The use of supplemental oxygen for some patients with lung disease is a necessary addition to their medication program. When patients begin oxygen therapy their expectations may not be realistic, which causes confusion and poor compliance with the therapy. Getting patients to accept oxygen therapy can be difficult because many assume that this is an indication that they are in the final stages of their disease, while some fear that they will become “dependent” on the oxygen. The use of oxygen therapy also comes with the need to modify life style and there can be challenges and frustrations along the way. Studies have shown that compliance with oxygen therapy occurs only 40 to 70% of the time. One factor that I often see is an unrealistic expectation about how the oxygen therapy may alter a patient’s symptoms.
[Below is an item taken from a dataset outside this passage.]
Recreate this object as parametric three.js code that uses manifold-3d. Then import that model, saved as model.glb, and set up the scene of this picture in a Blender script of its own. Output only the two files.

Patients are often disappointed that oxygen therapy does not relieve their shortness of breath or does not improve their exertional tolerance. The reality is oxygen therapy is not really a treatment for the lungs, but rather a treatment for the rest of the body which is being deprived of the oxygen it requires. Patients, who have been on oxygen therapy, comment that they are less fatigued, may sleep better, and have slightly more exertional tolerance. Oxygen therapy may also relieve anxiety in patients with significant shortness of breath. Oxygen therapy is not an inevitable requirement for patients with certain lung diseases but it is a necessary treatment for some.